Somali witnesses say a U.S. air assault in Somalia has killed a top terrorist suspect linked to al-Qaida. The fugitive is believed to have been behind the bombing of a Kenyan hotel and is also suspected in the 1998 bombing of the U.S. Embassy in Nairobi.

Terrorist suspect Saleh Ali Saleh Nabhan was killed in a helicopter assault Monday, according to Somali eyewitnesses. The eyewitnesses say after attacking a convoy carrying the terror suspect, the U.S. troops landed and took the corpse of the Kenyan-born man with them.

U.S. military officials said the commando operation took place in the coast district of Barawe in southern Somalia, which is heavily controlled by al-Shabab, a radical Islamist terrorist group thought to have direct links with al-Qaida.

U.S. authorities say Nabhan was involved in the 2002 bombing of the Israeli-owned Paradise Hotel that killed 13 people in the Kenyan port city of Mombassa. At the same time, two ground-launched missiles narrowly missed an Israeli passenger jet leaving Mombassa's airport. Nabhan is suspected of helping fire the rockets.

Authorities also believe the suspect may have been involved in the 1998 bombing of the U.S. Embassy in Nairobi, which killed 218 people, the majority of them Kenyan.

The alleged use of special operations troops in the raid could signal a shift away from the controversial U.S. tactic of relying on long-range missile assaults to take out terrorist targets.

The long-range attacks kept American combat forces largely off the ground, but caused a number of civilian deaths. Critics say the unpopular attacks help fuel the Islamist insurgency they were aimed at destroying.

The commando operation Monday appears to have been executed smoothly and with no civilian casualties.

An International Crisis Group Somalia analyst, Rashid Abdi, says the United States has most probably been tracking the suspect for awhile.

"We know he has been in southern Somalia for sometime, especially that he was being sheltered by some of the al-Shabab leaders," he said. "And there have been reported sightings of him for some time now. So I am sure the American intelligence also must have been aware of his whereabouts and movements. They must have kept him under surveillance for a while."

U.S. officials have been quoted as saying the operation Monday was launched when it became clear their target was traveling in an area away from heavy population.

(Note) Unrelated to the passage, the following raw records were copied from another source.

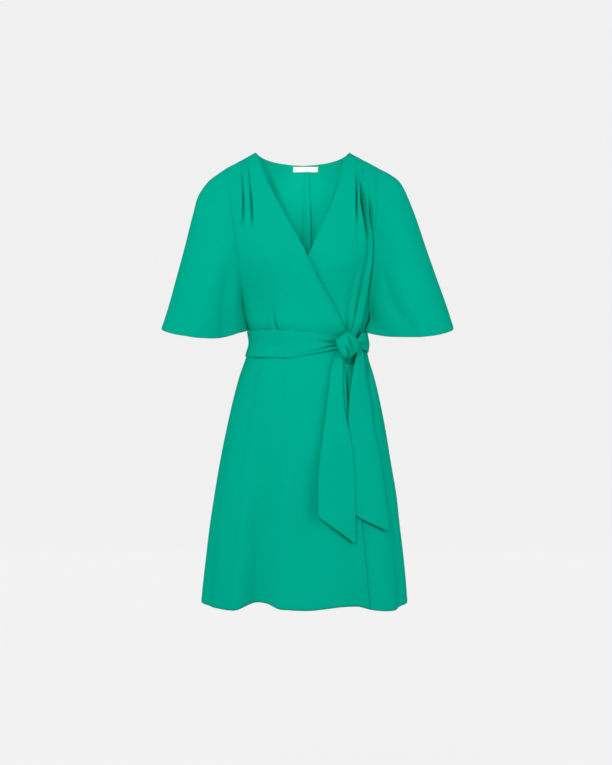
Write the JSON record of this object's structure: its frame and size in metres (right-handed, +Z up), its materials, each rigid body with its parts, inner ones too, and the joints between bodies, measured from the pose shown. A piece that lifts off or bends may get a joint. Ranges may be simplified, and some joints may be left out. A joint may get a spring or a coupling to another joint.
{
  "type": "wrap dress",
  "caption": "Wrap dress filled out and hollow: crossed V-neck bodice, wide elbow sleeves, flared skirt, sash knotted at the right of the waist.",
  "frame": {"origin": "in the neck opening, on the line between the two points where the shoulder seams meet the neckline, where the wearer's shoulders hold the dress", "axes": "front of the dress along -Y, +X to a viewer's right, +Z up, hem below the origin"},
  "size_m": [0.6106, 0.2991, 0.9491],
  "materials": {
    "crepe": "matte smooth crepe, jade green",
    "sash_crepe": "the same crepe, cut double",
    "label_weave": "blank white woven ribbon"
  },
  "bodies": {
    "root": {"back_bodice_left": "crepe", "back_bodice_right": "crepe", "front_bodice_over": "crepe", "front_bodice_under": "crepe", "sleeve_left": "crepe", "sleeve_right": "crepe", "skirt_back": "crepe", "skirt_front_over": "crepe", "skirt_front_under": "crepe", "sash_left": "sash_crepe", "sash_right": "sash_crepe", "sash_knot": "sash_crepe", "sash_end_front": "sash_crepe", "sash_end_rear": "sash_crepe", "neck_label": "label_weave"}
  },
  "joints": []
}
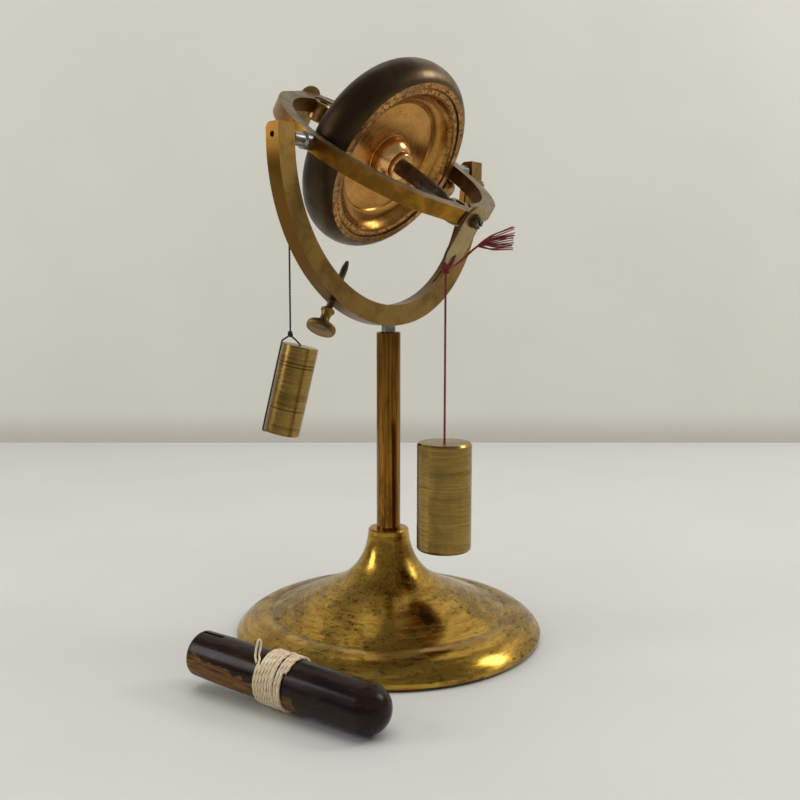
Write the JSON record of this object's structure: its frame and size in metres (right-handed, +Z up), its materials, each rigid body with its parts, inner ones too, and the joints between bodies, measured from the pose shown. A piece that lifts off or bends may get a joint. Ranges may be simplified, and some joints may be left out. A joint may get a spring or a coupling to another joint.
{
  "type": "demonstration gyroscope",
  "caption": "Brass demonstration gyroscope: a heavy rotor in a tilting gimbal ring on a swivelling fork, with hanging weights on threads and a wooden starting handle",
  "frame": {"origin": "On the table, at the centre of the round foot, where the stem axis meets the resting plane", "axes": "+Z is up along the stem, +X runs along the tilt axis of the ring, +Y points to the end of the ring that carries the small weight"},
  "size_m": [0.1566, 0.1233, 0.2226],
  "materials": {
    "foot_brass": "aged polished brass with greenish stains and worn streaks",
    "stem_brass": "aged brass rod, warm brown-gold with lengthwise streaks",
    "fork_brass": "satin olive-brown brass",
    "ring_brass": "worn tan-grey brass, golden on the outer band",
    "disc_brass": "coppery gold turned metal with dark specks",
    "rim_bronze": "dark grey-brown patinated bronze",
    "bush_brass": "worn brass",
    "plate_brass": "pale olive brass sheet",
    "knob_brass": "turned brass, tarnished",
    "weight_brass": "olive-brown turned brass with fine rings",
    "bright_steel": "bright turned steel",
    "shaft_steel": "dark steel with a rust tint",
    "screw_steel": "blackened steel",
    "ebonised_wood": "ebonised wood, waxed, worn to brown at the butt",
    "twine": "beige hemp twine",
    "red_thread": "dark red waxed thread",
    "black_thread": "near-black waxed thread"
  },
  "bodies": {
    "stand": {"foot": "foot_brass", "stem": "stem_brass", "foot_washer": "foot_brass", "foot_nut": "screw_steel"},
    "fork": {"fork": "fork_brass", "fork_pivot": "bright_steel", "keeper_screw": "screw_steel"},
    "clamp_screw": {"clamp_screw_shank": "screw_steel", "clamp_screw_knob": "knob_brass"},
    "ring": {"gimbal_ring": "ring_brass", "left_trunnion": "bright_steel", "right_trunnion": "bright_steel", "trim_knob": "knob_brass", "near_bearing_bush": "bush_brass", "far_bearing_bush": "bush_brass", "near_pivot_screw": "screw_steel", "far_pivot_screw": "screw_steel", "near_hanger_plate": "plate_brass", "far_hanger_plate": "plate_brass", "red_loop": "red_thread", "red_knot": "red_thread", "red_leg": "red_thread", "red_tail": "red_thread", "red_tassel": "red_thread", "black_loop": "black_thread", "far_knot": "black_thread"},
    "rotor": {"rotor_rim": "rim_bronze", "rotor_disc": "disc_brass", "near_hub_collar": "disc_brass", "far_hub_collar": "disc_brass", "rotor_shaft": "shaft_steel"},
    "heavy_hanging_weight": {"heavy_weight": "weight_brass", "red_thread": "red_thread", "heavy_stop_knot": "red_thread"},
    "light_hanging_weight": {"light_weight": "weight_brass", "black_thread": "black_thread", "sling_knot": "black_thread", "black_sling": "black_thread"},
    "handle": {"starting_handle": "ebonised_wood", "twine_winding": "twine", "twine_tail": "twine"}
  },
  "joints": [
    {"name": "fork_swivel", "type": "hinge", "parent": "stand", "child": "fork", "pos_m": [0, 0, 0.124], "axis": [0, 0, 1], "continuous": true},
    {"name": "ring_tilt", "type": "hinge", "parent": "fork", "child": "ring", "pos_m": [-0.0015, 0, 0.189], "axis": [1, 0, 0], "range_deg": [-67, 8]},
    {"name": "rotor_spin", "type": "hinge", "parent": "ring", "child": "rotor", "pos_m": [-0.0015, 0, 0.189], "axis": [0, 0.8339, 0.5519], "continuous": true},
    {"name": "clamp_travel", "type": "slide", "parent": "fork", "child": "clamp_screw", "axis": [0.5344, 0, 0.8453], "range_m": [-0.006, 0.003]},
    {"name": "heavy_hang", "type": "hinge", "parent": "ring", "child": "heavy_hanging_weight", "pos_m": [-0.0015, -0.02774, 0.14522], "axis": [1, 0, 0], "range_deg": [-8, 67]},
    {"name": "light_hang", "type": "hinge", "parent": "ring", "child": "light_hanging_weight", "pos_m": [-0.0015, 0.05114, 0.19743], "axis": [1, 0, 0], "range_deg": [-8, 67]},
    {"name": "handle_lift", "type": "slide", "parent": "stand", "child": "handle", "axis": [0, 0, 1], "range_m": [0, 0.05]}
  ],
  "couplings": [
    {"joint": "heavy_hang", "follows": "ring_tilt", "ratio": -1},
    {"joint": "light_hang", "follows": "ring_tilt", "ratio": -1}
  ]
}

The Kenyan-born suspect reportedly was highly involved in al-Shabab's fight against the Western-backed transitional federal government and participated actively in the insurgency against Ethiopian troops after the 2006 invasion and subsequent occupation of Somalia.

Nabhan is thought to have been closely tied to Fazul Abdullah Mohamed, al-Qaida's chief operative in the region and a suspected mastermind of the 1998 embassy bombings in Nairobi and Tanzania's capital Dar es Salaam. Both men have been the target of multiple U.S. airstrikes.

The U.S. government has not officially confirmed the death.